Posted by: James Ziegler | Wednesday, 21 January 2015 at 10:18 AM
The reason you got your older pictures back is because the format doesn't really do a TRUE format. It just cleans out the index to all the photos. Pretty much what a delete all does.
A true format rewrites each sector of the card. I don't know what these modern memory cards actually do during a TRUE format (Which you cannot do.) but if it really did a true format you wouldn't be able to get anything back.
It's the same for your hard drives. The drive is given a true format at the factory where it finds defective sectors and uses spare sectors as replacements. A quick format just resets the index. So whenever you do format a hard drive just do a quick format and you can then recover your data if you formated the wrong drive.
Security experts tell you to physically destroy your disk drives for this exact reason. Or use a powerful electric magnet on the thing.
So if you do a format or delete all then use the recovery utility and get them all back.
That being said I haven't worked on this stuff for many, many years so things could have changed but I don't think so.
Posted by: John Krill | Wednesday, 21 January 2015 at 10:25 AM
I'm glad you succeeded.
Those circular rainbows can be seen in the sky occasionally while walking around the Bay Area. Not common, but not rare either. It must be the fog, which is often lurking somewhere nearby, providing water vapor that gets blown into the sunny sky.
Posted by: Scott L. | Wednesday, 21 January 2015 at 10:34 AM
If there were no one present to see the glory, would it be there?
Not the tree falling in the wilderness question. Is the obstruction to the light causing the phenomenon?
Posted by: Michael Matthews | Wednesday, 21 January 2015 at 10:43 AM
Btw, a good introduction into such phenomena is "Color and light in nature" by David Lynch and William Livingston.
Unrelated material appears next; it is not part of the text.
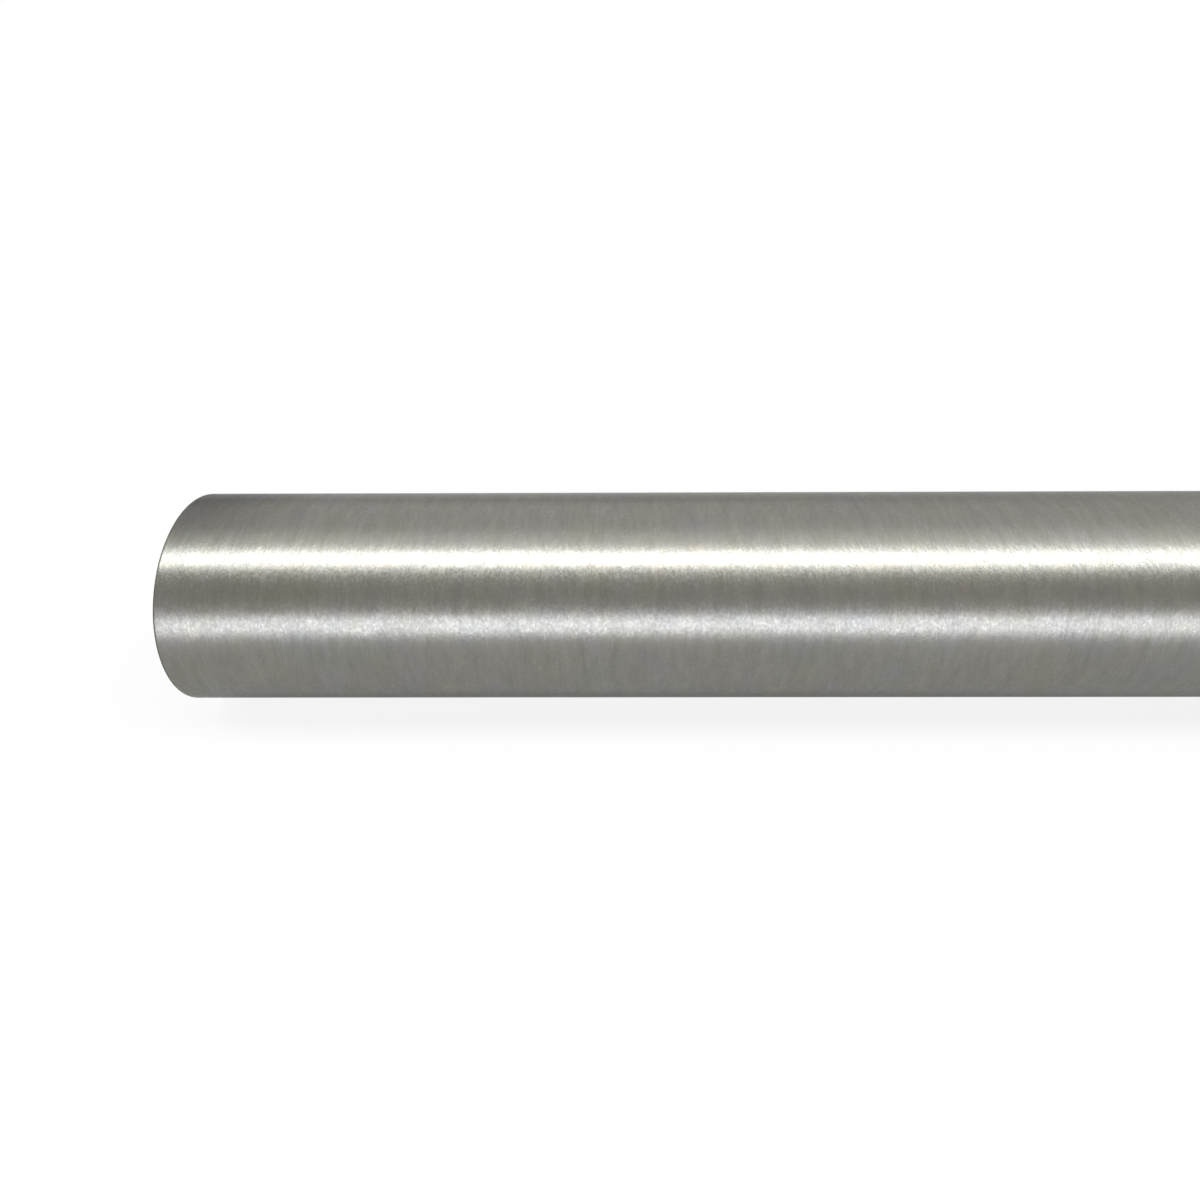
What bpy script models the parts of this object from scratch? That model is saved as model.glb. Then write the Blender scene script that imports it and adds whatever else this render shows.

Right now, Amazon has only used versions, but reprints are apparently available from the author: http://www.colorandlightinnature.com/
Posted by: Arne Croell | Wednesday, 21 January 2015 at 10:47 AM
I think you benefited from a difference in how space is managed on these cards versus hard drives. Hard drives always start writing in the first available space. Delete a file, and it's likely to be overwritten by the next file. Cards don't.
The way I understand it, the card controller spreads the activity to all areas of the card to maximize the life expectancy. If you had completely filled the card after reformatting, I think your story would have had a different ending.
I hope someone who understands this better will fill us all in.
Posted by: Omar | Wednesday, 21 January 2015 at 11:47 AM
Mike, I'm guessing you know this, but the essential workflow for out of airplane window shots is to crank the contrast slider up pretty high - which overcomes the loss of contrast from atmospheric haze, double windows and dirt. We unconsciously adjust for for the low contrast when we are looking out the window.
Posted by: Alan Fairley | Wednesday, 21 January 2015 at 12:28 PM
I follow the site silently, absorbing as much information as my hobbyist background can manage. I understand the frustration of data loss much better than exposure, tonality, etc, in photography, and I was so glad to learn you were able to retrieve the images.
Posted by: Dave Harrington | Wednesday, 21 January 2015 at 02:20 PM
Here is an excellent site for atmospheric optics (and Glories).
A recent entry on my web site includes a photo of a Glory and Brocken Spectre inside the Grand Canyon.
Posted by: DavidB | Wednesday, 21 January 2015 at 03:33 PM
Dear Michael,
A fair question.
There are diffractive effects that occur around the shdow, but they are subtle and wouldn't be visible in a photo like this. The glory is entirely the result of the light bouncing around in the fog droplets-- it'll be there even if the observer is very small (or absent).
pax / Ctein
Posted by: ctein | Wednesday, 21 January 2015 at 10:05 PM
Usually when you see that halo around your shadow it's a strong indicator of icing conditions. My pilot instincts have me reaching up to turn on the engine and wing anti-ice.
Posted by: Dave | Thursday, 22 January 2015 at 12:12 AM
Mike, your account of "Buddha's light" is accurate, according to the in-house discussion of the phenomenon in Buddhist circles in China. Mt. Emei is the Buddhist mountain in Sichuan Province and Mt. Huang is usually identified as a Daoist mountain. On the top of Mt. Emei the corona/spectrum/halo surrounding your own shadow projected onto misty clouds has been a startling and ethereal sight since the Han Dynasty, as you report. Do the Daoists on Mt. Huang witnessing the phenomenon call it "Buddha's Light?" I think not, sectarian rivalry having been a part of the Chinese religious scene since the Han Dynasty as well.
Posted by: Rev. Heng Sure | Thursday, 22 January 2015 at 03:30 AM
I recommend PhotoRec, which is both free and open source. I have only needed it a couple times, but it has worked perfectly.
Posted by: Robin Parmar | Thursday, 22 January 2015 at 10:57 AM
http://www.nature.com/scientificamerican/journal/v306/n1/full/scientificamerican0112-68.html
Posted by: Hélcio J. Tagliolatto | Saturday, 24 January 2015 at 03:49 PM
Mike, my first reaction when I saw your post was: oh! he's used one of the pictures I've sent him to illustrate his post! That lasted only for a split second, of course, but I did consider sending you my shot of this amazing phenomenon for the Keck Observatory contest. As you must know, I ended up chosing other images to send you but that was an eerie feeling for sure.
Oh and glad to hear your valued shots are safe!